Kubbesi çökmüş caminin altında ezilen, alemleri uçurulmuş minarelerde şehit düşen Müslümanları düşünüyorum. Düşündükçe de hüzün dağ gibi çöküyor üzerime, altında eziliyorum...
Fatih Sultan Mehmet Han’ın "İslâm bu diyarlarda bakî olarak kalacaktır" sözünü sindiremeyenlerin, içlerine işleyenlerin, naraları ile yıllarca önce başlayan zulüm ve katliam devam ediyor. Hedef, bölgede tek bir Müslüman bırakmamak, Islâmın varlığını yoketmek. İşlenen bu insanlık suçunun asıl hedefi ikinci bir Endülüs meydana getirmek.
Bu yüzden bugün Bosna-Hersek’te insanların sistemli bir şekilde katledilmesi bir te-sadüfün eseri değildir.
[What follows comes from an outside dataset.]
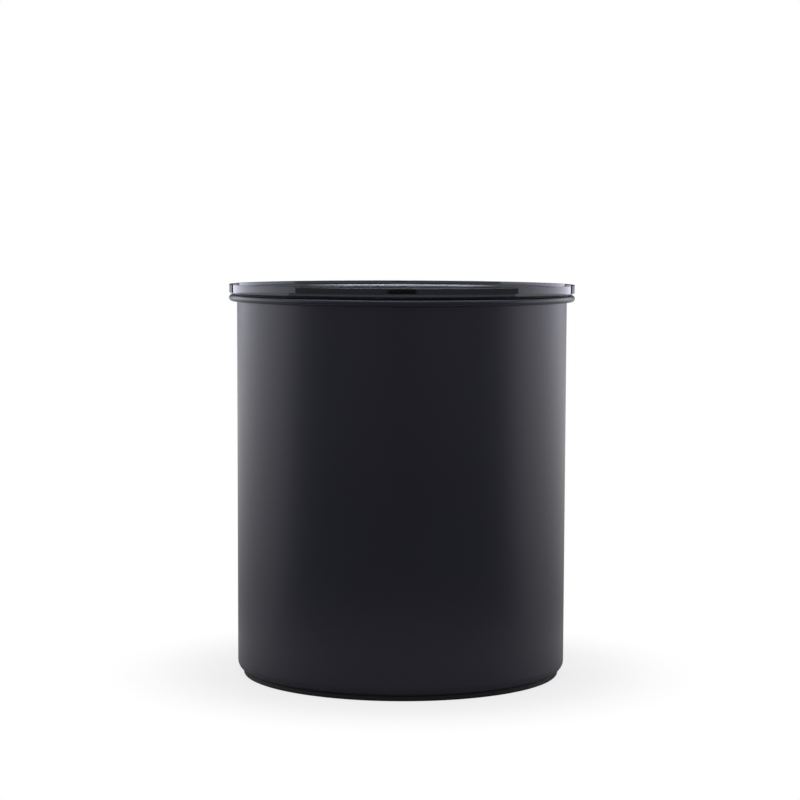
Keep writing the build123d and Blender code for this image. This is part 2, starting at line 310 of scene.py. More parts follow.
can_paint = skin(
    "powder_paint", blue_black, roughness=0.37, grain_mm=0.35, bump_mm=0.004, drift=0.04, patch_mm=25,
)
foot_rubber = skin("matt_rubber", rubber_black, roughness=0.72, grain_mm=0.5, bump_mm=0.02)
lid_silicone = skin("black_silicone", seal_black, roughness=0.6, grain_mm=0.4, bump_mm=0.004)
wiper_silicone = skin("grey_silicone", seal_grey, roughness=0.5, grain_mm=0.4, bump_mm=0.004)
disc_plastic = skin("moulded_disc", disc_black, roughness=0.4, grain_mm=0.3, bump_mm=0.008)
housing_plastic = skin("satin_plastic", housing_black, roughness=0.36, grain_mm=0.3, bump_mm=0.006)
handle_plastic = skin("textured_plastic", handle_black, roughness=0.42, grain_mm=0.25, bump_mm=0.012)
poppet_plastic = skin(
    "grey_acetal", pale_grey, roughness=0.3, grain_mm=0.5, bump_mm=0.003, shade=0.03,
)
print("finishes so far:", len(bpy.data.materials))


# %% [markdown]
# ## Smoky acrylic
# The outer lid is clear plastic with a smoke tint and faint scuffs. Seen edge-on it is dark, and from
# above its thin floor is light enough to show the inner lid. An absorbing volume could do that by
# itself, but a tint on the surface is quicker to render and simpler to export, and it changes here
# with the distance from the axis.

# %% The lid's tint by its distance from the axis
without_height = (1, 1, 0)
edge_smoke, floor_smoke = (0.020, 0.023, 0.026), (0.84, 0.86, 0.87)
smoky_from, light_within = 78 * mm, 74 * mm
scuff_mm, smoothest, scuffed = 9, 0.005, 0.02


def smoky_acrylic():
    """Clear plastic with a smoke tint that is deep in the edge and light in the floor, and scuffs."""
    finish = Finish("smoky_acrylic")
    place = finish.add("ShaderNodeTexCoord", output="Object")
    in_floor = finish.ramped(finish.length_of(place, without_height), smoky_from, light_within)
    scuffs = grain_of(finish, scuff_mm, detail=1.0)
    inputs = {
        "Base Color": finish.blended(in_floor, edge_smoke, floor_smoke),
        "Roughness": smoothest + scuffs * scuffed,
        "IOR": 1.49,
        "Transmission Weight": 1.0,
    }
    return finish.shown(finish.add("ShaderNodeBsdfPrincipled", {}, inputs))


clear_lid = smoky_acrylic()
print("tint changes between", light_within, "and", smoky_from, "m from the axis")

# %% [markdown]
# ## Steel
# The screws, the pin, its clip and the spring are bare steel. Its colour is the same all over, and
# what makes it look real is a gloss that changes from one fine mark to the next. Noise gives that
# without an image.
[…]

"Etnik bütünlük ve saflık arzeden büyük Sırbistan’ın kurulması için Sancak bölgesindeki Türk kökenli Müslümanların Bosna-Hersek’teki, Kosova’daki Müslümanların temizlenmesi gerektiği, temizliğin de Müslümanların, Türklerin toplu olarak kitle halinde imhası ve sağ kalabilenlerin de Türkiye’ye sürülmesi ile temin edileceği" Sırp Millî Kültür programları ile belirlenmiştir. Yıllarca önceden uygulamaya konmuş bu program, son yıllarda bütün şiddetini artırdı. Bu şiddetle beraber artan, yarısı mermi ile, yarısı da bıçakla-süngüyle katledilen yüzbinlerce Müslümanın akıtılan kanıdır. Canını kurtarmak için isimlerini değiştirip, kimliklerini yokedenleri sünnetleri ele veriyor. Müslüman olduğu görülünce de vücuduna haç çizilerek işkence ile öldürülüyor. Bin sene içerisinde yüzbinlerce Müslüman yokoldu. Dünyanın gözleri önünde bir millet helak oldu. Tüm insanlık bu vahşete şimdi şahit.
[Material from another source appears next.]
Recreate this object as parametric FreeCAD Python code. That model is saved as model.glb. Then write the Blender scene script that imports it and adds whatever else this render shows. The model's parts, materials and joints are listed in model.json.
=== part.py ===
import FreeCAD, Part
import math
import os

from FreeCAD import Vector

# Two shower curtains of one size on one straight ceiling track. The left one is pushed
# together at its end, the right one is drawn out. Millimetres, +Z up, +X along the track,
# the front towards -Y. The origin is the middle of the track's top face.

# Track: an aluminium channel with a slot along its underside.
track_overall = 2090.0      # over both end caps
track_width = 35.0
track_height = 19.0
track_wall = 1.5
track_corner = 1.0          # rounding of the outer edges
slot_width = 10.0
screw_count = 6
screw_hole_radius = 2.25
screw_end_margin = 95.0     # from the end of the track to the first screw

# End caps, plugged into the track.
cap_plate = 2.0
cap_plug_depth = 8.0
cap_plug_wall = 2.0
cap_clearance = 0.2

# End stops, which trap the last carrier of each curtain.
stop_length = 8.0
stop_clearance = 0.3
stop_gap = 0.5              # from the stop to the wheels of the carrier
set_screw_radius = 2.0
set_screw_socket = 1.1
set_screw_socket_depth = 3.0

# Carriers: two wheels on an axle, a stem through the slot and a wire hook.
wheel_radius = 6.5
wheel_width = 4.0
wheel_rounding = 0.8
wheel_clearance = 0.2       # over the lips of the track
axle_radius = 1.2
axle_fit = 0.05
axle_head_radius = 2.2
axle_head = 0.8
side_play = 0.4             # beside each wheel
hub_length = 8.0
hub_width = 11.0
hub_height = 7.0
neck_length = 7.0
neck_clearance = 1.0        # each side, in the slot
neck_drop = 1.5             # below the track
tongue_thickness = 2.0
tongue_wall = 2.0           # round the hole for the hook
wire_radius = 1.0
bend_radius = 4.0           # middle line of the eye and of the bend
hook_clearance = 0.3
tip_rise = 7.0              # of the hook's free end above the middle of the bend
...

Uluslararası boyutlara varan organ nakillerine sadece seyirci. Dünyada hiçbir millet artık soykırım iddiasında birbirini suçlamayacak. Dünyada hiçbir ülke yokolan, sürülen, parçalanan insanlar sebebiyle birbirini suçlamayacak. Çünkü bu suç tüm dünyanın suçu. Bu günah tüm insanlığın günahı.
Gözleri oyulanları, vücud azaları kopartılanları, boğazları parçalanarak başları gövdesinden ayrılanları düşündükçe, göz kapaklarım nasıl kapanacak? Döşek altımda diken, yastık başımda nâr, yorgan üstümde ateş parçası olmaz mı?
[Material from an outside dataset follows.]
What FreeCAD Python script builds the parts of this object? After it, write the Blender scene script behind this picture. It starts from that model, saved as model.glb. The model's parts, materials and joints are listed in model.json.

Anne-babalarının gözleri önünde tecavüz edilen kızcağızları, karınları şişlenen hamile kadınları, toplama kamplarında bir deri-bir kemik kalanları düşündükçe yemek boğazımdan nasıl geçecek? Çorba bana zehir, lokma ağzımda taş olmaz mı?
Alkol ve uyuşturucu müptelâsı varlıkların, hayvanlar üzerinde öldürme şekillerini çalışarak elde ettikleri tecrübelerini yerine getirdikleri Müslümanları düşündükçe nasıl rahat ederim? Peygamberim yüzünü asmaz mı? Ecdadımın kemikleri sızlamaz mı?
Bugün sebep ne olursa olsun, mutlu olmak mümkün değil. Mesud olmak, neşe içinde kahkahalar atarak eğlenmek ancak vicdansız olmakla mümkün.
Ellerim havada boynum bükükken, alnım secdede namazda iken, dilim damağımda gönlüm açıkken, yüce yaratandan yardım istiyorum. O’nun merhametine sığınıyorum. Çünkü artık ben kendime acıyorum. Kendi derdime yanıyorum. Onlar Allah için şehid olurken ben sadece dua ediyorum.